I grew up near Henley.

Drinking on one stretch of the river bank is OK becasue people pay a LOT of money to go into an enclosure whereas people that don't are criminals?

Where I live now is an inner city area with a decades long tradition of having a busy nightlife scene and a level of street drinking. Some elements of the council and the police want to cut down on it as it "annoys residents". Funny how that is happening at the same time as gentrification and of course all the new chi chi restaurants that have sprung up in the area will be allowed to serve alcohol at the tables they have on the streets.

It's a class issue through and through.


I don't remember it. I think I must have been plastered at a bus stop at the time.

Another personal little dig.
Where does a busy social life, including drinking pevent you being aware from your surroundings and taking an interest in them?
I was active politically and got good exam results at school despite the cider.
 
I grew up near Henley.

Drinking on one stretch of the river bank is OK becasue people pay a LOT of money to go into an enclosure whereas people that don't are criminals?

Where I live now is an inner city area with a decades long tradition of having a busy nightlife scene and a level of street drinking. Some elements of the council and the police want to cut down on it as it "annoys residents". Funny how that is happening at the same time as gentrification and of course all the new chi chi restaurants that have sprung up in the area will be allowed to serve alcohol at the tables they have on the streets.

It's a class issue through and through.

It isnn't a class issue, it is a behaviour issue.

People sitting drinking outside cafes, pubs and restaurants are usually pretty well-behaved. They are usually older and more responsible.

What scares people about big groups of pissed-up teens is that unpredictable tendency to violence, especially if someone asks them to be quiet / stop spitting on them / stop breaking stuff.

Suddenly the whole group can go from "just having a laugh with their mates" to an over-the-top group assault on the person telling them off, or even on someone having the temerity to wait at the bus-stop etc. Such things pop up in the news with depressing regularity.
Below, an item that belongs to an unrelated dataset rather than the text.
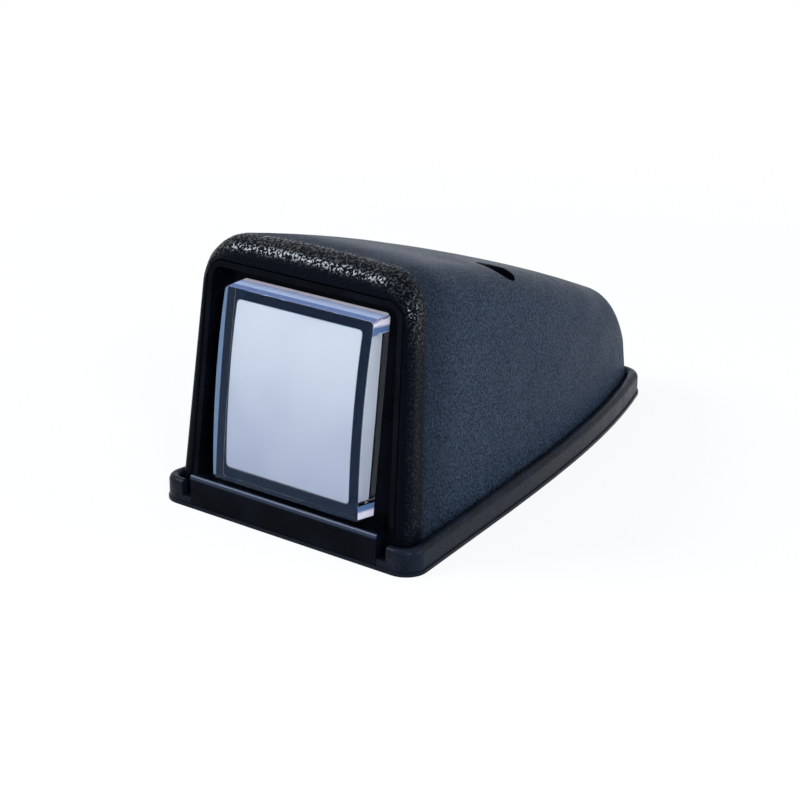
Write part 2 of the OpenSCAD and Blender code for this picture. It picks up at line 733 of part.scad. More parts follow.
// The inlet of the lead: a grooved rubber grommet in the back cover
module lead_grommet() {
    color([0.12, 0.12, 0.12]) lamp_frame() difference() {
        union() {
            pin(0, grommet_z, grommet_r, cover_y - eps, cover_back + eps);
            pin(0, grommet_z, grommet_r + grommet_lip, cover_back, cover_back + grommet_lip_t);
            pin(0, grommet_z, grommet_r + grommet_inner_lip, cover_y - grommet_inner_t, cover_y);
            translate([0, cover_back + grommet_lip_t - eps, grommet_z]) rotate([-90, 0, 0])
                cylinder(r1 = grommet_r, r2 = grommet_nose_r, h = grommet_nose);
        }
        pin(0, grommet_z, lead_r, cover_y - grommet_inner_t - 1, reach);
    }
}

module body_screws() {
    head_r = body_screw_d - 0.1;
    color([0.75, 0.75, 0.75]) at_body_screws() translate([0, 0, gasket_t]) difference() {
        union() {
            cylinder(d = body_screw_d, h = body_screw_l);
            cylinder(r1 = head_r, r2 = body_screw_d / 2, h = body_screw_d / 2);
        }
        cross(head_r * 1.2, 0.6, 0.8);
    }
}

hood();
base_gasket();
lamp_body();
lens();
lens_seal();
diffuser();
reflector();
diode_board();
diode_1();
diode_2();
diode_3();
diode_4();
board_screws();
resistor_1();
resistor_2();
polarity_diode();
current_regulator();
capacitor();
terminal_block();
cover_seal();
back_cover();
cover_screws();
lead_grommet();
body_screws();
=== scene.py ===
"""Looks of a roof marker light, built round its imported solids."""
import json
import math

import bmesh
import bpy
from bpy.props import FloatProperty, FloatVectorProperty, IntProperty, PointerProperty
from bpy.types import Operator, Panel, PropertyGroup
from mathutils import Matrix, Vector


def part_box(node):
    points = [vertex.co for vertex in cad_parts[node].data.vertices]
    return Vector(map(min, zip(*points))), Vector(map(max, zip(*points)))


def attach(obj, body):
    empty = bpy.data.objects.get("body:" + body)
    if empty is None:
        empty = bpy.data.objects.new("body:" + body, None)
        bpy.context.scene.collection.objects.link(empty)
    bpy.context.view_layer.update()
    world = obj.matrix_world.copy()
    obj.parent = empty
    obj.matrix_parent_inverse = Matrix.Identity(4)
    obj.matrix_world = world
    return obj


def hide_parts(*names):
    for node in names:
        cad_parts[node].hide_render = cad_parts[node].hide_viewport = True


bl_info = {
    "name": "Roof marker light",
    "version": (1, 0, 0),
    "blender": (4, 5, 0),
    "location": "3D View > Sidebar > Marker light",
    "description": "Dresses the solids of a truck cab's roof marker light and lights them",
    "category": "Object",
}

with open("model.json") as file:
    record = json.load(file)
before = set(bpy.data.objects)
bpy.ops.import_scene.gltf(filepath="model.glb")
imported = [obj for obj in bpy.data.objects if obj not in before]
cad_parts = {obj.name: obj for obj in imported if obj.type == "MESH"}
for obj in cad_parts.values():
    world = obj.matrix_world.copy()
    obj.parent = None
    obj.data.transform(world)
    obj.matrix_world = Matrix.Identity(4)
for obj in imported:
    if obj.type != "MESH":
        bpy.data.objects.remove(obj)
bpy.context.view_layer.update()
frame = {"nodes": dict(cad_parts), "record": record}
BODY = "root"
MM = 0.001

HOOD_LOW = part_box("hood")[0]
MOUNTS = {mount["name"]: mount for mount in frame["record"]["mounts"]}
WELLS = [Vector(MOUNTS[name]["pos_m"]) for name in ("well_right", "well_left")]
WELL_R = MOUNTS["well_right"]["dims"]["r_mm"] * MM

# The lamp unit leans back, and this matrix places things square to its panel.
LAMP_LEAN = math.radians(7.3)
PANEL_FOOT = Vector((0, -70.9, 9.7)) * MM
LENS_HALF_H = 27.15 * MM
LAMP_PLACE = (
    Matrix.Translation(PANEL_FOOT)
    @ Matrix.Rotation(-LAMP_LEAN, 4, "X")
    @ Matrix.Translation((0, 0, LENS_HALF_H))
)

# Folds in degrees past which an edge is rounded, and distances that count as none.
SHARP_FOLD, MOULDED_FOLD, SQUARE_FOLD = 30, 40, 60
NOTHING, CUT_NOTHING = 1e-6, 1e-7
# How nearly a face's normal lies along an axis when the face counts as square to it.
SQUARE, ALL_SQUARE = 0.9, 0.99

# How far the hood's front goes back for each unit of its height.
FRONT_LEAN = 0.105
# The edge round the hood's opening lies within these, and this near to the front's plane.
OPENING_HALF_W = 36 * MM
OPENING_LOW, OPENING_HIGH = 2 * MM, 69.5 * MM
FRONT_PLAY = 0.25 * MM
# The mouths of the wells lie above this height, and their edges this near to the wells' radius.
MOUTH_LOW = 50 * MM
MOUTH_PLAY = 0.05 * MM

# Between these distances outside a well's wall its smooth finish and painted shade give way to the grain.
WELL_EDGE = (WELL_R + 0.02 * MM, WELL_R + 0.12 * MM)
# The hood's grain: sizes and reaches as shares of one cell, and heights as shares of the depth.
WARP_SIZE, WARP_REACH = 2.2, 0.9
FINE_SIZE, SPARK_SIZE = 0.42, 1.2
CELL_SOFTNESS = 0.35
CELL_HEIGHT, FINE_HEIGHT, HOLLOW_REACH = 1.15, 0.45, 1.5
# The glossier front, painted darker as shade, thins out between these shares of its depth.
FRONT_FROM, FRONT_TO = 0.55, 1.3
# Glints start at this distance behind the front's plane, and are strongest above the second height.
GLINT_BEHIND = (0.3 * MM, 1.2 * MM)
GLINT_HEIGHTS = (52 * MM, 66 * MM)
GLINT_LOW_SHARE = 0.2

# The rounded nose of the sill, which gets a painted highlight, lies above these heights and in front of these
# places.
NOSE_HEIGHTS = (8.2 * MM, 8.8 * MM)
NOSE_PLACES = (-77.9 * MM, -77.7 * MM)

# Where the front of a box stands before it is laid on the lens's round face.
LENS_FAR, PLATE_FAR = -12 * MM, -11 * MM
# The lens's top starts to fall above this height over its middle.
TOP_BEND = 12 * MM
# The painted light on the lens's sides sets in between these distances from the side.
LIT_FROM, LIT_TO = 0.2 * MM, 0.05 * MM
# Depths at which the painted light on the top changes its tone, and heights at which that on an end does.
TOP_TURNS = (3.9 * MM, 4.4 * MM)
TOP_BACK = (0.3 * MM, 0.9 * MM)
PATCH_TURNS = (1.2 * MM, 2.2 * MM)
PATCH_EDGE = 0.1 * MM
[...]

To compare this to the likely behaviour of restaurant customers is just silly.

Giles..
 
My husband regularly tells off teenagers who are dropping litter, or the like.
I've told off a skinhead who was smoking on the bus.
Neither of us has ever been verbally or physically attacked.
In my case, I suspect it was because the bloke was so stunned at being challenged by a woman.
In my husband's case, I suspect it's because he makes Martin Johnson look like a wimp.
We're both lefties, and we both think there's nothing right-wing about expecting people to show some consideration for others.
 
Much more likely to vote than most people here as well.

Really? I've only missed voting at one election since 1979 and that's because I was commuting, left before the polls opened, and thanks to a privatised train bugger-up, didn't get home until after they closed. :mad:
 
Well that's a highly amusing graphic, ha ha ha ha, but it doesn't take the debate any further. Should people in communities who presently feel powerless to intervene always have to wait for cops to intervene? What are practical ways forward?

I don't think coppers come out these days for anything less than murder?
 
Fine sentiment by Dominic Grieve, but there's only one way it'll become a reality.

People are unwilling to intervene because they have no confidence that an amoral law, neutral between "offender" and "victim", will back them up. This boils down to allowing constables the discretion to ignore allegations they think to be groundless or malicious. The bureaucratic PACE demands automatic police investigation, and was introduced by the Tories. It must be repealed, but I doubt Mr Grieve is willing to do something that radical.

Also, will Mr Grieve allow law-abiding people to carry weapons sufficient to defend themselves against thugs? Again, I doubt it.

Unless Mr Grieve proposes a courageous policy guaranteed to produce baseless howls of "vigilantism", this is so much empty rhetoric.